Exercise directions: Copy, character for character, the lines running from the one with "for (const [name, piece]" to the one with "return t * t * (3 - 2 * t)", ends included. Leave out every other line.

** begin **

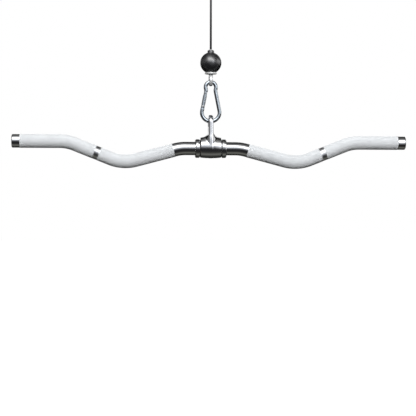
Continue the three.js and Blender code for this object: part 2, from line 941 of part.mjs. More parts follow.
// The thimble: a channel swept round the inside of the cable's loop. Its section's x is across the loop,
// and its y points to the loop's middle.
function thimble() {
  const groove = cableRadius + thimbleGap;
  const back = groove + thimbleBase;
  const side = groove + thimbleFlange;
  const rim = groove - thimbleFlangeRise;
  const section = new THREE.Shape(
    [
      [-side, rim],
      [-groove, rim],
      [-groove, groove - thimbleBase],
      [-groove / 2, groove],
      [groove / 2, groove],
      [groove, groove - thimbleBase],
      [groove, rim],
      [side, rim],
      [side, groove],
      [groove, back],
      [-groove, back],
      [-side, groove],
    ].map(([x, y]) => new THREE.Vector2(x, y)),
  );
  const startX = -loopRadius * Math.cos(thimbleLeftLean) + thimbleLegs * Math.sin(thimbleLeftLean);
  const startZ = -loopRadius * Math.sin(thimbleLeftLean) - thimbleLegs * Math.cos(thimbleLeftLean);
  const route = new Route(startX, neckTop + loopHeight + startZ, quarterTurn + thimbleLeftLean)
    .straight(thimbleLegs)
    .bend(loopRadius, -Math.PI - thimbleLeftLean - thimbleRightLean)
    .straight(thimbleLegs);
  return swept(section, route, route.stops(hookStep));
}

// The whole, hung from the top loop's bearing point
const assembly = new THREE.Group();
assembly.position.z = -bearingHeight;

const bar = new THREE.Group();
place(bar, "bar_tube", barTube(), knurled);
for (const [side, turn] of [
  ["left", Math.PI],
  ["right", 0],
]) {
  const plug = new THREE.Group();
  plug.rotation.y = turn;
  plug.position.z = handRise;
  place(plug, `${side}_end_plug`, endPlug(), chrome);
  const hub = new THREE.Group();
  hub.rotation.y = turn;
  place(hub, `${side}_collar`, collar(), chrome);
  place(hub, `${side}_collar_screw`, collarScrew(), blackSteel);
  place(hub, `${side}_bush`, bush(), bronze);
  const washer = flatRing(runningRadius, flangeRadius, washerFace, washerFace + washerThickness);
  place(hub, `${side}_thrust_washer`, turnedAboutX(washer), nylon);
  bar.add(plug, hub);
}

const hanger = new THREE.Group();
place(hanger, "swivel_hanger", swivelHanger(), chrome);

const hook = new THREE.Group();
place(hook, "snap_hook", snapHook(), zincSteel);
const gate = new THREE.Group();
gate.position.set(hingeX, 0, hingeHeight);
gate.rotation.y = legLean;
place(gate, "gate", gateBody(), zincSteel);
place(gate, "gate_rivet", gateRivet(), paleMetal);
place(gate, "gate_pin", crossBar(pinRadius, wireRadius - pinSink, pinHeight), paleMetal);
place(gate, "gate_plunger", gatePlunger(), paleMetal);
place(gate, "gate_spring", gateSpring(), blackSteel);
hook.add(gate);

const stop = new THREE.Group();
place(stop, "cable_terminal", cableTerminal(), zincSteel);
const stopWasher = flatRing(
  ballBore,
  stopWasherDiameter / 2,
  stopWasherBottom,
  stopWasherBottom + stopWasherThickness,
);
place(stop, "stop_washer", turnedAboutZ(stopWasher), paleMetal);
place(stop, "stop_ball", stopBall(), rubber);
place(stop, "neck_bush", neckBush(), paleMetal);
place(stop, "cable", cable(), coating);
place(stop, "cable_ferrule", cableFerrule(), paleMetal);
place(stop, "thimble", thimble(), zincSteel);

assembly.add(bar, hanger, hook, stop);

export default assembly;
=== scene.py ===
# Multi-grip biceps bar on its cable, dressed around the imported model
# Blender 4.5, metres, +Z up, the bar lies along X and its front faces -Y

import json
import math

import bmesh
import bpy
import numpy as np
from mathutils import Matrix, Vector


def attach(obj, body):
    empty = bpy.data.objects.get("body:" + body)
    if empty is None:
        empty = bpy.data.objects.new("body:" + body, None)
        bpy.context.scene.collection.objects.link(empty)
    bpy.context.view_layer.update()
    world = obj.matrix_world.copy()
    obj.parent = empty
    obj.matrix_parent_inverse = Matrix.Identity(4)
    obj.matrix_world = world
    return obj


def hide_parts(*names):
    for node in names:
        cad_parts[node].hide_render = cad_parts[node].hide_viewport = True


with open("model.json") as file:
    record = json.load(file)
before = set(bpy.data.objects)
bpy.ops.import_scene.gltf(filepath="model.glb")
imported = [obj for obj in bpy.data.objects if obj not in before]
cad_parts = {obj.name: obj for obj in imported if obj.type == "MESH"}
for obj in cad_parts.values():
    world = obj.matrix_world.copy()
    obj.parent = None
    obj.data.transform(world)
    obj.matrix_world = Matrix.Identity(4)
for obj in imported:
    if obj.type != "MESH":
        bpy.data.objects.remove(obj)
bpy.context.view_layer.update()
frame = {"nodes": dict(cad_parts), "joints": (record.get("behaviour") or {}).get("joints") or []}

mm = 0.001
quarterTurn, halfTurn, fullTurn = math.pi / 2, math.pi, 2 * math.pi
over = 1  # how far a cutting form reaches past what it cuts, in millimetres
neckTop = 204.65  # the top of the ball's neck above the bar's axis, in millimetres

barSpin = next(joint for joint in frame["joints"] if joint["name"] == "bar_spin")
hub = Vector(barSpin["pos_m"])  # on the bar's axis, in the middle of the hanger


# Camera

cameraSetup = {
    "distance": 2.5,
    "turnDegrees": 4.16,  # it stands a little towards the bar's left end
    "roll": 0.002,
    "pixelsPerMetre": 479.4,  # at the hub
    "hubPixel": (210.47, 148.58),
    "framePixels": 416,
    "sensor": 36,  # millimetres
    "farthest": 60,
}


def makeCamera(setup):
    turn, roll = math.radians(setup["turnDegrees"]), setup["roll"]
    middle = setup["framePixels"] / 2
    ahead = Vector((math.sin(turn), math.cos(turn), 0))
    level = Vector((math.cos(turn), -math.sin(turn), 0))
    up = Vector((0, 0, 1))
    across = (setup["hubPixel"][0] - middle) / setup["pixelsPerMetre"]
    above = (middle - setup["hubPixel"][1]) / setup["pixelsPerMetre"]
    place = hub - ahead * setup["distance"] - level * across - up * above
    right = level * math.cos(roll) + up * math.sin(roll)
    top = up * math.cos(roll) - level * math.sin(roll)
    facing = Matrix((right, top, -ahead)).transposed().to_4x4()
    camera = bpy.data.objects.new("camera", bpy.data.cameras.new("camera"))
    camera.matrix_world = Matrix.Translation(place) @ facing
    camera.data.sensor_width = setup["sensor"]
    spread = setup["framePixels"] / setup["pixelsPerMetre"]
    camera.data.lens = setup["sensor"] * setup["distance"] / spread
    camera.data.clip_end = setup["farthest"]
    bpy.context.scene.collection.objects.link(camera)
    bpy.context.scene.camera = camera


makeCamera(cameraSetup)
print("camera set")


# Node tools


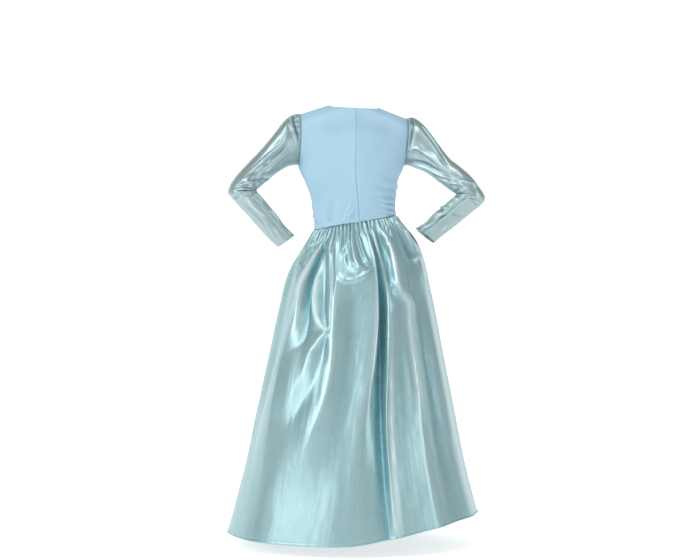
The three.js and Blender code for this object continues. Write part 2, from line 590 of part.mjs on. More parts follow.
function skirtPiece(piece) {
  const bearingAt = (across, down) => {
    const drop = down * skirtLength;
    const share = Math.pow(across, mix(1, piece.dense, ease(drop / 100)));
    return mix(piece.start(drop), piece.end(drop), share);
  };
  const waveAt = (across) => piece.first + piece.gathers * across;
  const at = (across, down) => skirtPoint(bearingAt(across, down), waveAt(across), down);
  const atSeam = (across) => (turned, down) => {
    const bearing = bearingAt(across, down) + (turned - across) * seamDegrees;
    return skirtPoint(bearing, waveAt(across), down);
  };
  const rowAt = (drop, columns) => {
    const down = drop / skirtLength;
    const row = [];
    for (let c = 0; c <= columns; c += 1) {
      const across = c / columns;
      const near = c === 0 || c === columns ? atSeam(across) : at;
      row.push({ point: at(across, down), normal: outward(near, across, down, 1) });
    }
    drawBack(row[0], row[1]);
    drawBack(row[columns], row[columns - 1]);
    return row;
  };
  const upper = gatheredDrops.map((drop) => rowAt(drop, piece.gathers * 4));
  const lower = lowerDrops.map((drop) => rowAt(drop, piece.gathers * 2));
  for (const corner of upper[0]) corner.point.z -= seamGap / 2;
  const sheet = newSheet();
  addRows(sheet, [...upper, ...lower], 1, false);
  return thicken(sheet, satinWall);
}

for (const rows of Object.values(sleeveSections)) {
  rows.forEach((row, i) => Object.assign(row, { down: i / (rows.length - 1) }));
}

const knit = new THREE.MeshStandardMaterial({ color: 0xa9d0ea, roughness: 0.85, metalness: 0 });
const satin = new THREE.MeshStandardMaterial({ color: 0x9fcdd3, roughness: 0.32, metalness: 0.25 });
const dress = new THREE.Group();

function addPiece(name, geometry, material) {
  const mesh = new THREE.Mesh(geometry, material);
  mesh.name = name;
  dress.add(mesh);
}

addPiece("bodice_front", bodicePiece(bodiceFaces.front, [1, -1]), knit);
addPiece("bodice_back_left", bodicePiece(bodiceFaces.back, [1]), knit);
addPiece("bodice_back_right", bodicePiece(bodiceFaces.back, [-1]), knit);
for (const name of Object.keys(sleeveSections)) addPiece(`sleeve_${name}`, sleevePiece(name), satin);
for (const [name, piece] of Object.entries(skirtPieces)) addPiece(name, skirtPiece(piece), satin);

export default dress;
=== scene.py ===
# A child's princess costume dress: matte knit bodice, gathered satin sleeves and a long gathered satin skirt.
# Cloth forms are given in millimetres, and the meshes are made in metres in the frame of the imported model.
import math

import bpy
import numpy as np
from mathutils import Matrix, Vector


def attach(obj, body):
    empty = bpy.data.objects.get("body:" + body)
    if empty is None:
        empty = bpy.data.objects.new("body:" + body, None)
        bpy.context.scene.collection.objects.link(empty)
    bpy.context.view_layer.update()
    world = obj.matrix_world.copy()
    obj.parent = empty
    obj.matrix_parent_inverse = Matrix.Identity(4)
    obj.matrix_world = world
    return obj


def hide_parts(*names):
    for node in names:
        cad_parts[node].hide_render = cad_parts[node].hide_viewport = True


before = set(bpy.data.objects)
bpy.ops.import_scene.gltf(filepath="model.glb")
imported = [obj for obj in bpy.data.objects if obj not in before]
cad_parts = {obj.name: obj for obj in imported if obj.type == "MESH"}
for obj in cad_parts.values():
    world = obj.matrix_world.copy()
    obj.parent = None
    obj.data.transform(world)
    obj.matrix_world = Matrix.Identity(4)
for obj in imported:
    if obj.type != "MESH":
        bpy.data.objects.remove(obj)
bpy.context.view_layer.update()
print("frame loaded:", len(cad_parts), "nodes")

mm = 0.001


# Small helpers for forms and folds

def table(names, *rows):  # rows of numbers as one array for each named column
    return dict(zip(names.split(), np.array(rows, float).T))


def mix(a, b, t):
    return a + (b - a) * t


def ease(t):
    t = np.clip(t, 0, 1)
    return t * t * (3 - 2 * t)


def fold(share, crisp=0.0):  # 1 on the crest and 0 at the reach; a crisp fold comes to an edge
    away = np.minimum(np.abs(share), 1)
    return mix((1 - away ** 2) ** 2, (1 - away) ** 2, crisp)


def scatter(n):  # looks random, same each run
    return np.mod(np.sin(n * 12.9898) * 43758.5453, 1)


def softNoise(x, y, seed, period=1e6):  # from -1 to 1, smooth, one bump a unit
    cellX, cellY = np.floor(x), np.floor(y)
    fx, fy = ease(x - cellX), ease(y - cellY)

    def corner(i, j):
        return 2 * scatter(np.mod(cellX + i, period) * 1.37 + (cellY + j) * 7.91 + seed) - 1

    return mix(mix(corner(0, 0), corner(1, 0), fx), mix(corner(0, 1), corner(1, 1), fx), fy)


def along(rows, key, place, column):  # a table's column on a smooth curve through its rows
    at, value = rows[key], rows[column]
    slope = np.gradient(value)
    slope[1:-1] = (value[2:] - value[:-2]) / (at[2:] - at[:-2])
    slope[0] = (value[1] - value[0]) / (at[1] - at[0])
    slope[-1] = (value[-1] - value[-2]) / (at[-1] - at[-2])
    place = np.clip(place, at[0], at[-1])
    i = np.clip(np.searchsorted(at, place, side="right") - 1, 0, len(at) - 2)
    span = at[i + 1] - at[i]
    t = (place - at[i]) / span
    return mix(value[i], value[i + 1], ease(t)) + span * t * (1 - t) * ((1 - t) * slope[i] - t * slope[i + 1])


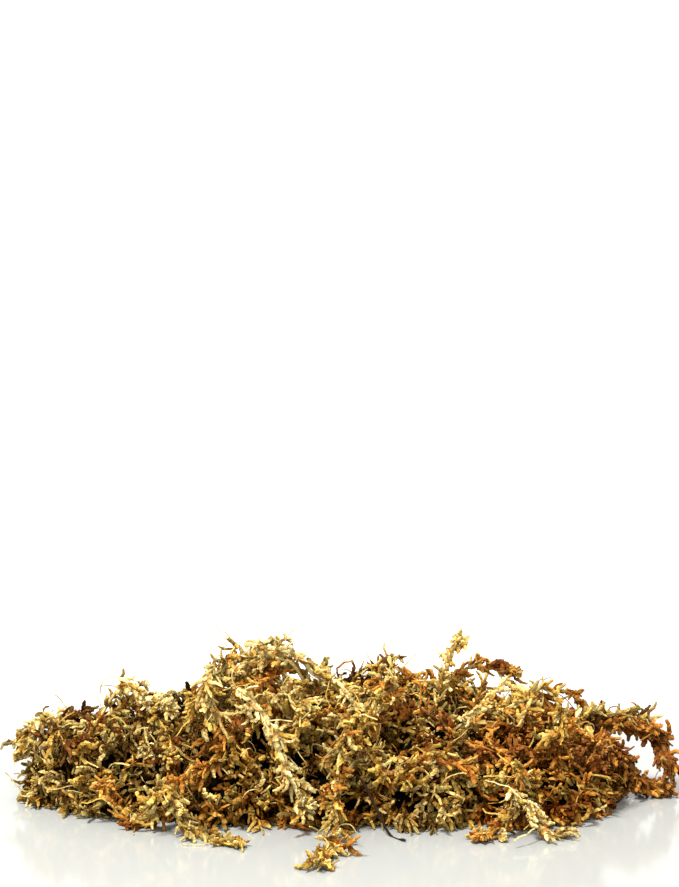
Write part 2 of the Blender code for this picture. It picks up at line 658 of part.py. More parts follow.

** end **

Final result:
for (const [name, piece] of Object.entries(skirtPieces)) addPiece(name, skirtPiece(piece), satin);

export default dress;
=== scene.py ===
# A child's princess costume dress: matte knit bodice, gathered satin sleeves and a long gathered satin skirt.
# Cloth forms are given in millimetres, and the meshes are made in metres in the frame of the imported model.
import math

import bpy
import numpy as np
from mathutils import Matrix, Vector


def attach(obj, body):
    empty = bpy.data.objects.get("body:" + body)
    if empty is None:
        empty = bpy.data.objects.new("body:" + body, None)
        bpy.context.scene.collection.objects.link(empty)
    bpy.context.view_layer.update()
    world = obj.matrix_world.copy()
    obj.parent = empty
    obj.matrix_parent_inverse = Matrix.Identity(4)
    obj.matrix_world = world
    return obj


def hide_parts(*names):
    for node in names:
        cad_parts[node].hide_render = cad_parts[node].hide_viewport = True


before = set(bpy.data.objects)
bpy.ops.import_scene.gltf(filepath="model.glb")
imported = [obj for obj in bpy.data.objects if obj not in before]
cad_parts = {obj.name: obj for obj in imported if obj.type == "MESH"}
for obj in cad_parts.values():
    world = obj.matrix_world.copy()
    obj.parent = None
    obj.data.transform(world)
    obj.matrix_world = Matrix.Identity(4)
for obj in imported:
    if obj.type != "MESH":
        bpy.data.objects.remove(obj)
bpy.context.view_layer.update()
print("frame loaded:", len(cad_parts), "nodes")

mm = 0.001


# Small helpers for forms and folds

def table(names, *rows):  # rows of numbers as one array for each named column
    return dict(zip(names.split(), np.array(rows, float).T))


def mix(a, b, t):
    return a + (b - a) * t


def ease(t):
    t = np.clip(t, 0, 1)
    return t * t * (3 - 2 * t)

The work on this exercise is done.